The Department of Corporations had intended to spend the afternoon in Superior Court seeking a cease-and-desist order against Hill Williams. But on Friday, the trustee of the four Hill Williams fund-raising partnerships, which filed Feb. 26 for liquidation, remanded the case to the Bankruptcy Court in Santa Ana.
In a temporary restraining order granted March 4, the state accused Hill Williams of operating a Ponzi scheme in which it used new investors’ money to pay previous clients. Over a three-year period, the Anaheim Hills company raised nearly $90 million from about 5,000 investors, purportedly to build and sell homes.
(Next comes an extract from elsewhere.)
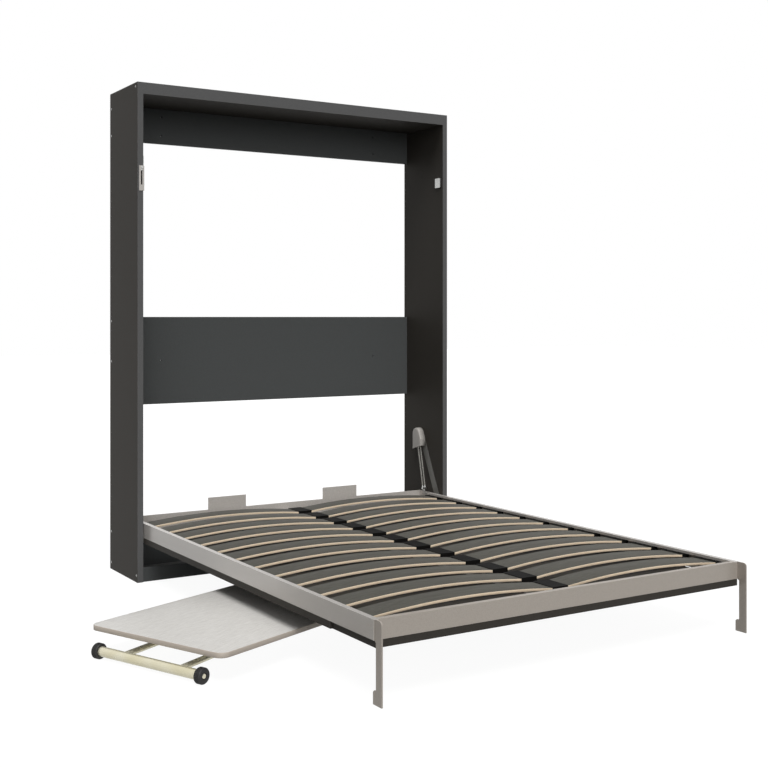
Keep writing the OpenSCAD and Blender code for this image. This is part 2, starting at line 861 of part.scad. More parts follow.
module spring_tubes(side) {
    flip(side) on_spring() difference() {
        union() {
            translate([0, 0, -spring_tube_l]) cylinder(r = spring_tube_d / 2, h = spring_tube_l - spring_tube_top);
            translate([0, 0, -spring_tube_top - cut]) cylinder(r = spring_rod_d / 2 + cut, h = spring_tube_top);
            rod_x(-spring_eye_w / 2, spring_eye_w / 2, 0, 0, spring_eye_r);
        }
        rod_x(-spring_end_w, spring_end_w, 0, 0, spring_pin_r + pin_gap);
        translate([0, 0, -spring_tube_l - cut])
            cylinder(r = spring_rod_d / 2 + pin_gap, h = spring_tube_l - spring_bore_top + cut);
    }
}

module spring_tubes_left() { color(black_c) spring_tubes(-1); }
module spring_tubes_right() { color(black_c) spring_tubes(1); }

module spring_rods(side) {
    flip(side) on_spring() {
        translate([0, 0, -spring_l]) cylinder(r = spring_rod_d / 2, h = spring_l - spring_rod_top);
        rod_x(-spring_end_w / 2, spring_end_w / 2, 0, -spring_l, spring_end_r);
        translate([0, 0, -spring_l]) cylinder(r = spring_rod_d / 2 + cut, h = spring_neck_l);
    }
}

module spring_rods_left() { color(zinc_c) spring_rods(-1); }
module spring_rods_right() { color(zinc_c) spring_rods(1); }

// Desk
module place_desk() {
    translate([desk_x, desk_y, 0]) rotate(desk_turn) children();
}

module desk_top() {
    color(desk_c) place_desk() translate([0, 0, desk_under]) linear_extrude(desk_t)
        translate([desk_corner_r - desk_half, desk_corner_r - desk_w / 2])
            rounded_square(2 * desk_half, desk_w, desk_corner_r);
}

module hinge_brackets() {
    inner = outer_post_y + post_w / 2 + post_gap;
    color(zinc_c) place_desk() for (s = [0, 1]) mirror([0, s, 0]) {
        difference() {
            block([upper_x - hinge_plate_w / 2, inner, upper_z - desk_pin_r - hinge_plate_t],
                [upper_x + hinge_plate_w / 2, inner + hinge_plate_t, desk_under]);
            rod_y(upper_x, inner - cut, inner + hinge_plate_t + cut, upper_z, desk_pin_r);
        }
        block([upper_x - hinge_plate_w / 2, inner + hinge_plate_t, desk_under - hinge_foot_t],
            [upper_x + hinge_plate_w / 2, inner + hinge_plate_t + hinge_foot_w, desk_under]);
    }
}

module pivot_rod() {
    inner = outer_post_y + post_w / 2 + post_gap;
    color(zinc_c) place_desk() {
        rod_y(upper_x, -inner - hinge_plate_t, inner + hinge_plate_t, upper_z, desk_pin_r);
        for (s = [0, 1]) mirror([0, s, 0])
            rod_y(upper_x, inner + hinge_plate_t, inner + hinge_plate_t + post_gap, upper_z, desk_pin_r + post_gap);
    }
}

module slide_rails() {
    inner = inner_post_y + post_w / 2 + post_gap;
    x0 = -upper_x - desk_pin_r - slide_rail_end;
    x1 = -upper_x + slide_travel + desk_pin_r + slide_rail_end;
    slot = desk_pin_r + slide_gap;
    color(zinc_c) place_desk() for (s = [0, 1]) mirror([0, s, 0]) difference() {
        block([x0, inner, upper_z - slide_rail_drop], [x1, inner + slide_rail_w, desk_under]);
        block([x0 + slide_rail_end - slide_gap, inner - cut, upper_z - slot],
            [x1 - slide_rail_end + slide_gap, inner + slide_rail_w - slide_rail_wall, upper_z + slot]);
    }
}

// A flat oval tube from x = 0 to l with a solid plug at its far end, its flat sides up and down
module oval(w, h) {
    square([w - h, h], center = true);
    for (s = [-1, 1]) translate([s * (w - h) / 2, 0]) circle(r = h / 2);
}

module oval_post(l) {
    rotate([90, 0, 90]) difference() {
        linear_extrude(l) oval(post_w, post_h);
        translate([0, 0, -cut]) linear_extrude(l - plug_l + cut) oval(post_w - 2 * post_wall, post_h - 2 * post_wall);
    }
}

// A post that runs from the foot bar at the left up to the right end of the top
module post_pair(y_mid) {
    for (s = [-1, 1]) translate([-foot_x, s * y_mid, wheel_r]) rotate([0, -desk_tilt, 0]) difference() {
        oval_post(arm_l + post_end);
        rod_y(0, -post_w, post_w, 0, foot_bar_d / 2);
        rod_y(lower_arm, -post_w, post_w, 0, desk_pin_r + pin_gap);
        rod_y(arm_l, -post_w, post_w, 0, desk_pin_r + pin_gap);
    }
}

module outer_posts() { color(gold_c) place_desk() post_pair(outer_post_y); }
module inner_posts() { color(gold_c) place_desk() mirror([1, 0, 0]) post_pair(inner_post_y); }

module foot_bar(x) {
    end = wheel_track / 2 - wheel_w / 2 - face_gap;
    difference() {
        rod_y(x, -end, end, wheel_r, foot_bar_d / 2);
        rod_y(x, -end + bar_disc_t, end - bar_disc_t, wheel_r, foot_bar_d / 2 - bar_wall);
        rod_y(x, -end - cut, end + cut, wheel_r, axle_r + pin_gap);
    }
}

module foot_bar_left() { color(gold_c) place_desk() foot_bar(-foot_x); }
module foot_bar_right() { color(gold_c) place_desk() foot_bar(foot_x); }

module axle(x) {
    end = wheel_track / 2 + wheel_w / 2 - hub_recess + face_gap;
    rod_y(x, -end, end, wheel_r, axle_r);
    for (s = [0, 1]) mirror([0, s, 0]) rod_y(x, end, end + axle_head_t, wheel_r, axle_head_r);
}

module axle_left() { color(zinc_c) place_desk() axle(-foot_x); }
module axle_right() { color(zinc_c) place_desk() axle(foot_x); }

module wheel_profile() {
    half = wheel_w / 2;
    bore = axle_r + pin_gap;
    square_w = wheel_r - bore;
    difference() {
        union() {
            translate([bore, -half + tread_round]) square([square_w, wheel_w - 2 * tread_round]);
            translate([bore, -half]) square([square_w - tread_round, wheel_w]);
            for (s = [-1, 1]) translate([wheel_r - tread_round, s * (half - tread_round)]) circle(r = tread_round, $fn = 24);
        }
        translate([0, half - hub_recess]) square([hub_r, hub_recess + cut]);
    }
}

module wheel_pair(x) {
    for (s = [0, 1]) mirror([0, s, 0]) translate([x, wheel_track / 2, wheel_r]) rotate([-90, 0, 0])
        rotate_extrude() wheel_profile();
}

module wheels_left() { color(black_c) place_desk() wheel_pair(-foot_x); }
module wheels_right() { color(black_c) place_desk() wheel_pair(foot_x); }

module centre_bolts() {
    inner = inner_post_y - post_w / 2 - face_gap;
    outer = outer_post_y + post_w / 2 + face_gap;
    between = outer_post_y - post_w / 2 - post_gap / 2;
    color(zinc_c) place_desk() for (s = [0, 1]) mirror([0, s, 0]) {
        rod_y(0, inner, outer, cross_z, desk_pin_r);
        rod_y(0, outer, outer + bolt_head_t, cross_z, bolt_head_r);
        rod_y(0, inner - bolt_head_t, inner, cross_z, bolt_head_r);
        rod_y(0, between - bolt_washer_t / 2, between + bolt_washer_t / 2, cross_z, bolt_head_r);
    }
}

module sliding_rod() {
    end = inner_post_y + post_w / 2 + rail_rod_end;
    color(zinc_c) place_desk() rod_y(-upper_x, -end, end, upper_z, desk_pin_r);
}

side_board_left();
side_board_right();
top_board();
plinth();
top_back_rail();
mid_back_board();
low_back_rail();
board_screws();
hinge_plate_left();
hinge_plate_right();
plate_screws();
pivot_pins();
spring_pins();
strut_cover_left();
strut_cover_right();
latch_plate();
latch_slider();
catch_cases();
catch_tongue_left();
catch_tongue_right();
side_rail_left();
side_rail_right();
head_rail();
foot_rail();
centre_beam();
front_panel();
head_plates();
panel_brackets();
slats_left();
slats_right();
slat_holders_left();
slat_holders_centre();
slat_holders_right();
pivot_brackets();
pivot_bushes();
stud_brackets();
leg_pins();
leg_left();
leg_right();
spring_tubes_left();
spring_tubes_right();
spring_rods_left();
spring_rods_right();
desk_top();
hinge_brackets();
slide_rails();
pivot_rod();
outer_posts();
foot_bar_left();
axle_left();
centre_bolts();
wheels_left();
inner_posts();
foot_bar_right();
sliding_rod();
axle_right();
wheels_right();
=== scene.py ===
import math

import bmesh
import bpy
from mathutils import Matrix, Vector


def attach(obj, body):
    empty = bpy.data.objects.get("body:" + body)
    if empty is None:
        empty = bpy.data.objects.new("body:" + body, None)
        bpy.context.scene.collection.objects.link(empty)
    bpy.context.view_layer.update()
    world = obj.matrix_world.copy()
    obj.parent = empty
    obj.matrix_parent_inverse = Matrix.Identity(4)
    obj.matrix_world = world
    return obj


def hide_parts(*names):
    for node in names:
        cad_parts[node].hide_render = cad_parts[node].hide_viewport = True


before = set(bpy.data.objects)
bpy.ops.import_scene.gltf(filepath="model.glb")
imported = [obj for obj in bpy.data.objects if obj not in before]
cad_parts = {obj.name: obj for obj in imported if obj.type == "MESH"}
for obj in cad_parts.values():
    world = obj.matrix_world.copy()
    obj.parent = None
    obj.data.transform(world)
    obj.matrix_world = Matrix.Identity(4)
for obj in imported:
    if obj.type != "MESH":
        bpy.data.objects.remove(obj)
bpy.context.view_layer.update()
print("frame loaded:", len(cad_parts), "nodes")

mm = 0.001

# Where the desk stands on the floor, in millimetres, and how far it is turned
deskStand = {"x": -804.0, "y": -1448.4, "turnDegrees": 22.7}
deskTurn = math.radians(deskStand["turnDegrees"])
deskSpot = Matrix.Translation((deskStand["x"] * mm, deskStand["y"] * mm, 0))
deskPlace = deskSpot @ Matrix.Rotation(deskTurn, 4, "Z")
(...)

Ronald Rus, attorney for the trustee, alleged Wednesday that the temporary restraining order gives the state, rather than the trustee, control over the partnerships’ properties. Mark Harman, attorney for the Department of Corporations, argued that the state’s civil complaint should be heard in state court rather than federal.
“We do not wish to affect or limit the trustees of the estates,” Harman said.
Bankruptcy Judge John E. Ryan told the sparring parties to reword the state’s action in a way agreeable to both sides so that the state can pursue its injunction in Superior Court.
Ryan let it be known that he does not want to see the complex Hill Williams case further complicated by legal infighting: “I think it’s important we don’t spend our time dealing with these conflicts.”